By the end of this article, you'll be able to look at that string and know exactly what every part means.

Prerequisites

This article is written for developers who have used an auth library before but never looked closely at what it's doing. You don't need a cryptography background. If you've ever hashed a password and moved on, this is for you.

Table of Contents

1. Hashing vs Encryption

2. Why a Plain Hash Isn't Enough

3. Enter Salting

4. Why bcrypt Is Slow (and Why That's the Point)

5. What's Actually in Your Database

6. Wrapping Up

Hashing vs Encryption

Most developers use the terms hashing and encryption interchangeably. They're not the same thing, and the difference matters more than you might think.

Encryption is a two-way process. You take data, encrypt it with a key, and you can decrypt it later using that same key (or a related one). This is useful when you need to retrieve the original value. Storing a credit card number you'll need to charge later, or sending a message that the recipient needs to read.

Hashing is different. It's a one-way process. You put data in, you get a fixed-length string out, and there's no key that lets you reverse it. The original value is gone.

That might sound like a limitation. For passwords, it's actually exactly what you want.

Think about it: when a user logs in, you don't need to know their password. You just need to verify that what they typed matches what they set when they signed up. You can do that entirely with hashes. Hash what they typed, compare it to the stored hash, done. You never need the original.

This is why "forgot password" flows always ask you to set a new password rather than sending you your old one. Yes, sending you your old password over email might be risky but the actual reason is that they genuinely can't retrieve it. If they can email you your original password, that's a red flag. It means they stored it in a way that's reversible, which means it's not properly protected.

Why a Plain Hash Isn't Enough

So if hashing is one-way and irreversible, isn't that enough? Just hash every password before storing it and you're done?

Not quite.

The first problem is rainbow tables. A rainbow table is a precomputed database of hashes for common passwords. An attacker who gets hold of your database doesn't need to reverse the hashes. They just look them up. If your user's password is "password123", its SHA-256 hash is always the same string, and that string is almost certainly already in a rainbow table somewhere.

The second problem is related. If two users have the same password, they'll have the same hash. So if an attacker cracks one, they've cracked all of them. In a database with thousands of users, that's a significant security risk.

Here's what that looks like in practice:

import hashlib

# Two users, same password
password = "password123"

hash_one = hashlib.sha256(password.encode()).hexdigest()
hash_two = hashlib.sha256(password.encode()).hexdigest()

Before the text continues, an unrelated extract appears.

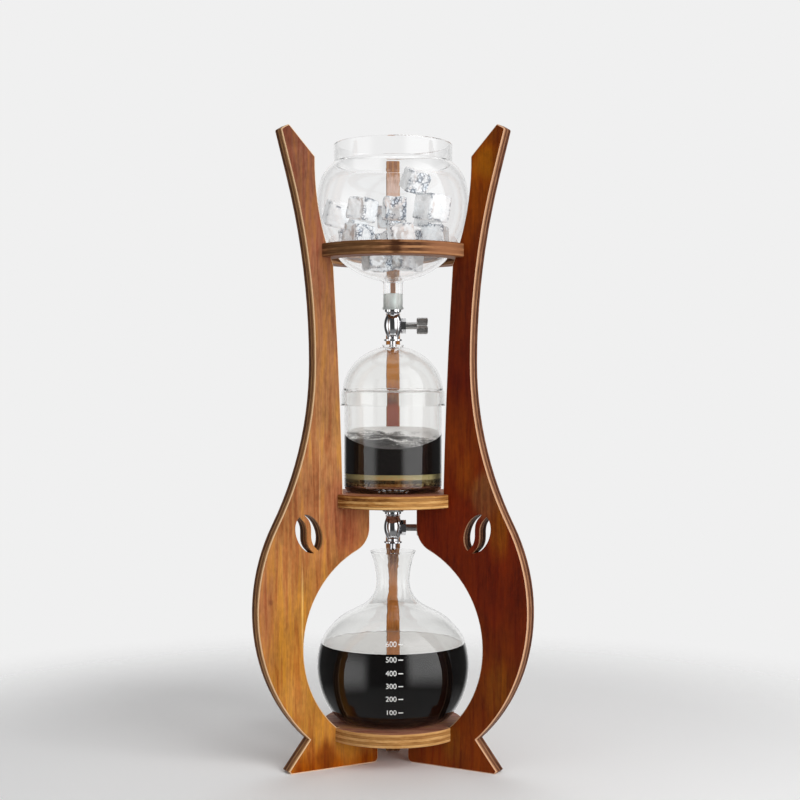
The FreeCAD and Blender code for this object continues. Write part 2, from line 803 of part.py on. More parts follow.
def valve_body(end):
    """Polished barrel with a spigot above, a side port for the stem and a socket for the nozzle below."""
    axis = end - valve_axis_drop
    barrel = turned(chain(
        (0, end + spigot_length), (spigot_radius, end + spigot_length), (spigot_radius, end),
        (valve_flange_radius, end), (valve_flange_radius, end - valve_flange_thickness),
        arc((valve_neck_radius, end - valve_neck_drop), (valve_bulge_radius, axis),
            (valve_foot_radius, end - valve_foot_drop)),
        (valve_foot_radius, end - valve_end_drop), (0, end - valve_end_drop)))
    clear = rod(valve_bulge_radius, port_face, valve_bulge_radius + overshoot, axis)
    port = rod(port_radius, 0, port_reach, axis)
    barrel = barrel.cut(clear).fuse(port)
    foot = end - valve_end_drop
    drip_bore = disc(drip_bore_radius, foot - overshoot, end + spigot_length + overshoot)
    socket = disc(nozzle_spigot_radius, foot - overshoot, foot + nozzle_spigot_length)
    barrel = barrel.cut(drip_bore).cut(socket)
    for radius, start in ((passage_radius, 0), (side_bore_radius, side_bore_reach),
                          (counterbore_radius, counterbore_reach)):
        barrel = barrel.cut(rod(radius, start, port_reach + overshoot, axis))
    return barrel


def drip_nozzle(end):
    """Flanged nozzle screwed into the bottom of a valve."""
    top = end - valve_end_drop
    flange_bottom = top - nozzle_flange_thickness
    tip = flange_bottom - nozzle_length
    spigot = nozzle_spigot_radius - joint_clearance
    spigot_top = top + nozzle_spigot_length - joint_clearance
    waist = nozzle_flange_radius - nozzle_flange_bevel
    return turned(chain(
        (drip_bore_radius, spigot_top), (spigot, spigot_top), (spigot, top),
        (waist, top), (nozzle_flange_radius, top - nozzle_flange_bevel),
        (nozzle_flange_radius, flange_bottom + nozzle_flange_bevel), (waist, flange_bottom),
        (nozzle_radius, flange_bottom), (nozzle_radius, tip + nozzle_bevel),
        (nozzle_radius - nozzle_bevel, tip), (drip_bore_radius, tip)))


def gland_nut(end):
    """Hexagon nut on the side port that holds the packing round the stem."""
    axis = end - valve_axis_drop
    corner = gland_flats / math.sqrt(3)
    corners = []
    for step in range(7):
        angle = math.radians(60 * step + 30)
        corners.append(V(port_face, corner * math.cos(angle), corner * math.sin(angle)))
    nut = Part.Face(Part.makePolygon(corners)).extrude(V(gland_length, 0, 0))
    nut = nut.common(Part.makeSphere(corner * gland_crown, V(port_face + gland_length / 2, 0, 0)))
    inner_end = port_face + gland_length - gland_wall
    nut = nut.cut(rod(port_radius + joint_clearance, port_face - overshoot, inner_end))
    nut = nut.cut(rod(stem_radius + running_clearance, 0, port_face + gland_length + overshoot))
    nut.translate(V(0, 0, axis))
    return nut


def packing_ring(end):
    """Soft ring squeezed between the port's end and the gland nut."""
    axis = end - valve_axis_drop
    inner_end = port_face + gland_length - gland_wall
    ring = rod(port_radius, port_reach, inner_end, axis)
    return ring.cut(rod(stem_radius + running_clearance, 0, port_face + gland_length, axis))


def needle(end):
    """Needle that slides across the drip bore, pinned loosely in the stem's end."""
    axis = end - valve_axis_drop
    cone_end = needle_tip_reach + needle_cone_length
    cone = Part.makeCone(needle_point_radius, needle_radius, needle_cone_length,
                         V(needle_tip_reach, 0, axis), V(1, 0, 0))
    head = rod(needle_radius, cone_end, needle_head_end, axis)
    pin = rod(needle_pin_radius, needle_head_end, needle_head_end + needle_pin_length, axis)
    return cone.fuse([head, pin]).removeSplitter()


def stem(end):
    """Threaded stem that carries the needle inside and the knob outside."""
    axis = end - valve_axis_drop
    thread = rod(stem_thread_radius, stem_end_reach, stem_shoulder_reach, axis)
    shank = rod(stem_radius, stem_shoulder_reach, knob_reach, axis)
    tail = rod(stem_thread_radius, knob_reach, knob_reach + knob_socket_length, axis)
    socket = rod(needle_pin_radius + running_clearance, stem_end_reach - overshoot,
                 needle_head_end + needle_pin_length + needle_pin_play, axis)
    return thread.fuse([shank, tail]).cut(socket)


def knob(end):
    """Knurled knob with a slot across its face."""
    axis = end - valve_axis_drop
    points = []
    for step in range(2 * knob_ridges):
        angle = math.pi * step / knob_ridges
        radius = knob_radius - (knob_ridge_depth if step % 2 else 0)
        points.append(V(knob_reach, radius * math.cos(angle), radius * math.sin(angle)))
    points.append(points[0])
    grip = Part.Face(Part.makePolygon(points)).extrude(V(knob_length, 0, 0))
    blank = Part.makeCylinder(knob_radius, knob_length, V(knob_reach, 0, 0), V(1, 0, 0))
    blank = blank.makeChamfer(knob_bevel, [edge for edge in blank.Edges if edge.BoundBox.XLength < 1e-6])
    grip = grip.common(blank)
    grip = grip.cut(rod(stem_thread_radius, knob_reach - overshoot, knob_reach + knob_socket_length))
    far = knob_reach + knob_length
    slot = Part.makeBox(2 * knob_slot_depth, 4 * knob_radius, knob_slot_width,
                        V(far - knob_slot_depth, -2 * knob_radius, -knob_slot_width / 2))
    grip = grip.cut(slot)
    grip.translate(V(0, 0, axis))
    return grip


# ---------------------------------------------------------------- the whole tower
def all_nodes():
    """Every node of the tower by name."""
    nodes = {}
    board = leg()
    for side, angle in leg_bearings.items():
        nodes["leg_" + side] = swing(board, angle)
        for joint in dowelled_joints:
            nodes[joint + "_dowel_" + side] = swing(dowel(joint), angle)
    nodes["upper_ring"] = upper_ring()
    nodes["middle_shelf"] = middle_shelf()
    nodes["base_shelf"] = shelf("base", base_shelf_radius)
    nodes["ice_globe"] = ice_globe()
    for number, cube in enumerate(ice_cubes(), start=1):
        nodes["ice_cube_%02d" % number] = cube
    nodes["chamber_lid"] = chamber_lid()
    nodes["brew_chamber"] = brew_chamber()
    nodes["filtered_brew"] = filtered_brew()
    nodes["filter_screen"] = filter_screen()
    nodes["filter_cloth"] = chamber_fill(filter_bottom, grounds_bottom)
    nodes["coffee_grounds"] = coffee_grounds()
    nodes["carafe"] = carafe()
    nodes["coffee"] = coffee()
    for place, end in (("upper", globe_outlet_end), ("lower", chamber_outlet_end)):
        nodes[place + "_stopper"] = stopper(end)
        nodes[place + "_valve_body"] = valve_body(end)
        nodes[place + "_drip_nozzle"] = drip_nozzle(end)
        nodes[place + "_gland_nut"] = gland_nut(end)
        nodes[place + "_packing_ring"] = packing_ring(end)
        nodes[place + "_needle"] = needle(end)
        nodes[place + "_stem"] = stem(end)
        nodes[place + "_knob"] = knob(end)
    return nodes


os.makedirs("parts", exist_ok=True)
for name, shape in all_nodes().items():
    shape.exportStep("parts/" + name + ".step")
    print(name, "solids", len(shape.Solids), "valid", shape.isValid(), "volume", round(shape.Volume))
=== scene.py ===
# %% [markdown]
# # A cold drip coffee tower
# Ice water drips from a glass globe through a needle valve into a chamber of ground coffee, and the
# coffee drips through a second valve into a carafe. Three plywood legs and three plywood shelves carry
# the glass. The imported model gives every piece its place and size; this file gives it its looks.

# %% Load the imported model
import json
import math

import bmesh
import bpy
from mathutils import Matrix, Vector, noise

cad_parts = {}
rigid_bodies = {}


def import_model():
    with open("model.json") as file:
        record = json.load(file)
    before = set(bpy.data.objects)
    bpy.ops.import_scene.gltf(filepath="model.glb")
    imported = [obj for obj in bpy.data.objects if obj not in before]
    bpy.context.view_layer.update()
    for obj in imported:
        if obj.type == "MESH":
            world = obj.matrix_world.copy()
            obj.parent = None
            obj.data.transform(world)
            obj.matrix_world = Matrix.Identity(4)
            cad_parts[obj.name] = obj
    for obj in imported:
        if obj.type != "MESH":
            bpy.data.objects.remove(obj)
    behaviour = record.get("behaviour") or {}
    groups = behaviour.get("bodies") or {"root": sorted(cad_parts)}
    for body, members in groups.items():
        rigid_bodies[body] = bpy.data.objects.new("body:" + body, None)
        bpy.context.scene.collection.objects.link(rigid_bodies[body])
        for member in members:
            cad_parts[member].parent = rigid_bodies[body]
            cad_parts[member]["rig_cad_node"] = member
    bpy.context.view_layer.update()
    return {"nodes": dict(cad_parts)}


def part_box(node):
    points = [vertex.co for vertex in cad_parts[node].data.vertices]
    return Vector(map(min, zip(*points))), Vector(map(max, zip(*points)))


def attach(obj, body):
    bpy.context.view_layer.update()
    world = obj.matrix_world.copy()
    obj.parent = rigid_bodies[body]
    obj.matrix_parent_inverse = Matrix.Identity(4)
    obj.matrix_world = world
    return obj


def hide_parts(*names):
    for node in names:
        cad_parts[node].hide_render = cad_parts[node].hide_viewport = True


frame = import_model()
nodes = frame["nodes"]
MM = 0.001

# %% [markdown]
# ## Camera
# The tower is seen straight from the front, from a little over a metre away and level with the drip
# chamber. A long lens and a small shift frame it, so verticals stay vertical.

# %% Camera
camera_distance = 1.128
camera_height = 0.286
frame_pixels = 800
camera_data = bpy.data.cameras.new("camera")
camera_data.sensor_width = 36.0
camera_data.lens = 64.67
camera_data.shift_x = 7 / frame_pixels
camera_data.shift_y = -7 / frame_pixels
camera = bpy.data.objects.new("camera", camera_data)
camera.location = (0.0, -camera_distance, camera_height)
camera.rotation_euler = (math.radians(90), 0.0, 0.0)
bpy.context.scene.collection.objects.link(camera)
bpy.context.scene.camera = camera
bpy.context.scene.view_settings.view_transform = "Standard"
print("camera", tuple(camera.location))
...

print(hash_one == hash_two)  # True, every single time

The hash is deterministic. The same input always produces the same output. That's useful for a lot of things, but for passwords it creates a real vulnerability.

A plain hash gets you partway there. But it's not enough on its own.

Enter Salting

The fix for both problems is something called a salt. And, no it's not your regular table salt.

A salt is a random string generated uniquely for each password. Before hashing, you combine the salt with the password, then hash the result.

import hashlib
import os

password = "password123"

# Generate a random salt
salt = os.urandom(16).hex()

# Combine salt and password, then hash
salted_password = salt + password
hashed = hashlib.sha256(salted_password.encode()).hexdigest()

print(f"Salt: {salt}")
print(f"Hash: {hashed}")

Now two users with the same password produce completely different hashes, because their salts are different. And because the salt is random and unique, it can't be precomputed into a rainbow table.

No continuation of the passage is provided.